The other day, I was asserting my liberal-ness to Dave, saying that there really isn't anything that is conservative about me. And I like to think that I am on the liberal side of things...
One thing that David said to me in response was that I am sort of conservative in the way that I like tradition. Without thinking, I knew he was right. More than loving traditions, I respect and am humbled by tradition.
As a Japanese girl, I learned that traditions were sacred. They have been tempered with time and they are not to be messed with. Modernism (technologies and all), are fantastic, they make our lives easier and more efficient to live; they aren't the same as traditions. You respect your elders. You go to the temple on New Years so that the Gods will give you good things in the year to come. Japan is deep seated in beautiful, intricate traditions that make my Westernized head spin.
It's the same thing with the United States Marine Corps. Ok HUGE jump...
Backing up... Last week, I went to one of the balls held in honor of the 234th United States Marine Corps Birthday. My Sergeant and I got dressed up and went to a festive celebration. Much of it, as expected were formalities (i.e., meeting his superiors, learning to say "Happy Birthday" to every Marine-it's ALL of their birthdays, sitting and standing during the ceremony). But I was deeply moved by the traditions. It was clear to me that it was an honor for each of us to be standing/sitting in that room... A room full of Men whose job it is to protect our country. It was an Honor to be able to celebrate their legacy and tradition of the USMC.
To some, it might have been a party, where there was food, drinks and dancing. But for me, it was more than that. For one, it was a huge learning experience. It was the first time, I'd stepped out with my Marine at a function for the Marine Corps. It was also that I could feel how proud David was. Proud of his fellow Marines, proud to be a Marine, proud of the time that he has served, proud to follow in the footsteps of those awesome dudes... And for that I was proud of him. I think many guys his age are jokers, slackers and generally not so serious. I think many Marines might be like that. But every last one of them was quiet and was part of this said formality. I like that even when it's forced or required, that it happens. For our society where formality and traditions evade our daily lives, I was proud to be standing in a room where the culture was respect for such traditions.
Another thing that made me think was when the Guest of Honor, a Colonel, was speaking and talking about tradition, etc., mostly addressing the Marines, he stopped to thank the spouses. Noting that their support was necessary and not always easy nor what we expected. It was nice to hear that somebody so high up recognized the other people of the service.

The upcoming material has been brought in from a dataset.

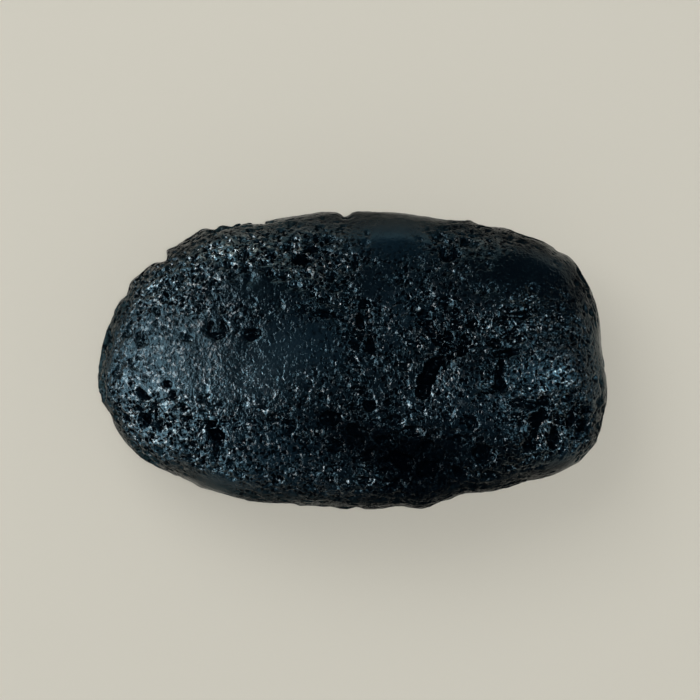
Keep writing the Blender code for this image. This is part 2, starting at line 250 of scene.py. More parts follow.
# Smaller pits with a place of their own.
LITTLE_PITS = [
    # The groove beside the eastern mound, and the broken ground beyond its upper end.
    Pit(11.3, 0.5, 1.6, 0.9, 15, 0.9),
    Pit(7.2, 1.8, 1.2, 1.1, 0, 0.6),
    Pit(11.9, 4.2, 1.1, 1.2, 0, 0.7),
    Pit(6.3, 2.9, 1.1, 1.1, 0, 0.6),
    Pit(6.1, -0.8, 1.2, 1.0, 0, 0.6),
    Pit(10.7, 1.5, 1.5, 1.2, 60, 0.9),
    Pit(9.2, 3.3, 1.6, 1.2, -60, 0.9),
    Pit(8.1, 5.3, 1.4, 1.0, 0, 0.7),
    # The upright groove east of the mound.
    Pit(16.5, 2.0, 1.5, 1.3, 0, 0.9),
    Pit(19.4, 2.5, 1.8, 1.1, 10, 0.8),
    Pit(17.5, -3.2, 1.3, 1.2, 0, 0.9),
    # The cluster at the south-east.
    Pit(19.4, -4.9, 2.2, 0.8, -10, 1.0),
    Pit(20.9, -5.1, 1.8, 0.9, 0, 1.0),
    Pit(19.1, -6.4, 1.3, 0.7, 0, 0.6),
    Pit(23.9, -6.9, 0.8, 1.1, 0, 0.8),
    Pit(24.3, -10.3, 1.1, 0.9, 0, 0.7),
    Pit(25.1, -4.3, 1.7, 0.9, 0, 0.9),
    Pit(27.3, -5.7, 1.3, 1.0, 0, 0.8),
    Pit(26.2, -8.6, 1.3, 1.3, 0, 0.9),
    Pit(27.3, -9.3, 0.8, 0.8, 0, 0.5),
    Pit(18.0, -12.4, 1.5, 0.8, 0, 0.7),
    # Deep pits of the north side.
    Pit(-4.2, 14.2, 1.1, 0.7, 0, 0.8),
    Pit(-7.4, 13.4, 1.5, 0.7, 0, 0.8),
    Pit(-9.4, 12.2, 1.3, 0.9, 0, 0.9),
    Pit(-10.0, 11.3, 2.0, 0.8, 0, 0.7),
    Pit(-9.5, 10.2, 1.1, 0.9, 0, 0.8),
    Pit(-8.0, 9.6, 1.7, 0.7, 0, 0.8),
    Pit(-12.4, 12.1, 0.8, 2.2, 0, 0.9),
    Pit(-12.3, 10.7, 0.8, 1.1, 0, 0.7),
    Pit(-0.8, 9.2, 1.0, 0.6, 0, 0.5),
    Pit(0.3, 11.4, 0.9, 1.6, 0, 0.8),
    Pit(-2.8, 12.0, 0.6, 1.3, 30, 0.6),
    Pit(-2.3, 10.9, 1.6, 1.0, 0, 0.6),
    Pit(14.1, 14.5, 1.6, 0.6, 0, 0.5),
    # Pits of the western half.
    Pit(-18.9, 2.6, 1.6, 0.9, 0, 0.5),
    Pit(-24.7, -5.6, 1.2, 0.7, 0, 0.7),
    Pit(-22.6, -7.4, 1.7, 0.8, 0, 0.9),
    Pit(-26.1, -6.8, 1.2, 1.1, 0, 0.8),
    Pit(-21.4, -2.6, 1.1, 0.8, 0, 0.7),
    Pit(-20.8, -4.0, 1.0, 1.3, 0, 0.6),
    Pit(-22.8, -5.2, 1.2, 0.9, 0, 0.7),
    Pit(-19.5, -5.4, 1.3, 1.0, 0, 0.7),
    Pit(-19.0, -6.6, 1.7, 0.6, 0, 0.6),
    Pit(-27.3, -1.3, 1.6, 1.3, 0, 0.6),
    Pit(-16.4, -7.4, 1.8, 0.9, -10, 0.9),
    Pit(-15.1, -9.6, 1.1, 0.9, 0, 0.8),
    Pit(-15.6, -10.8, 0.9, 1.6, 0, 0.7),
    Pit(-22.2, -10.4, 2.0, 0.8, -15, 0.7),
    Pit(-18.5, -11.3, 1.3, 0.8, 0, 0.6),
    Pit(-14.0, -11.9, 1.1, 1.1, 0, 0.7),
    # The middle.
    Pit(-5.4, 6.1, 1.1, 0.8, 0, 0.7),
    Pit(-3.6, 7.0, 1.2, 0.7, 0, 0.8),
    Pit(-2.7, 7.0, 0.5, 1.1, 0, 0.6),
    Pit(1.2, 3.2, 1.3, 1.0, 0, 0.8),
    Pit(-0.6, 6.9, 1.3, 0.6, 0, 0.6),
    Pit(1.1, -3.5, 2.5, 0.9, 0, 0.8),
    Pit(0.1, -5.3, 1.8, 0.9, 0, 0.8),
    Pit(4.2, -4.6, 0.9, 1.0, 0, 0.8),
    Pit(-9.1, -6.4, 1.7, 0.9, 0, 0.9),
    Pit(-5.4, -9.4, 1.3, 1.1, 0, 0.8),
    Pit(21.2, 8.2, 1.4, 1.0, 0, 0.5),
]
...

For some of the girls in the room, it might have been a Cinderella moment; to be able to be on a guy (a handsome one with his Dress Blues on)'s arm in a dress that would usually only be allowed at prom. I hoped that they didn't take the ceremony lightly. That their guy's service wasn't a joke or a part of a romantic thing that they did (fulfilling the idea to date a guy in uniform). Because if they were, they will be in for a treat when the unit goes on a month long training mission, or worse deploys.
I don't know what it's like to date somebody exclusively but relatively casually, and especially not with somebody in the service. Not knowing where you stand is a difficult thing in general and having a guy in the military kind of solidifies things either way...
That was a huge tangent.
Anyway, traditions are beautiful...
As Dave and I start thinking about the future, I also think about traditions that I'd like to start for our family. First, because I don't feel like I had too many of those growing up. Second, I think it's the things that keep families bonded. And third, they are the memories that you think of most when the times have passed. So we are coming up with traditions for us. For the holiday season, to start.
Ok, so I concede. If loving and respecting traditions is sort of conservative, I give. I am sort of conservative. But I still love being on this side of my issues.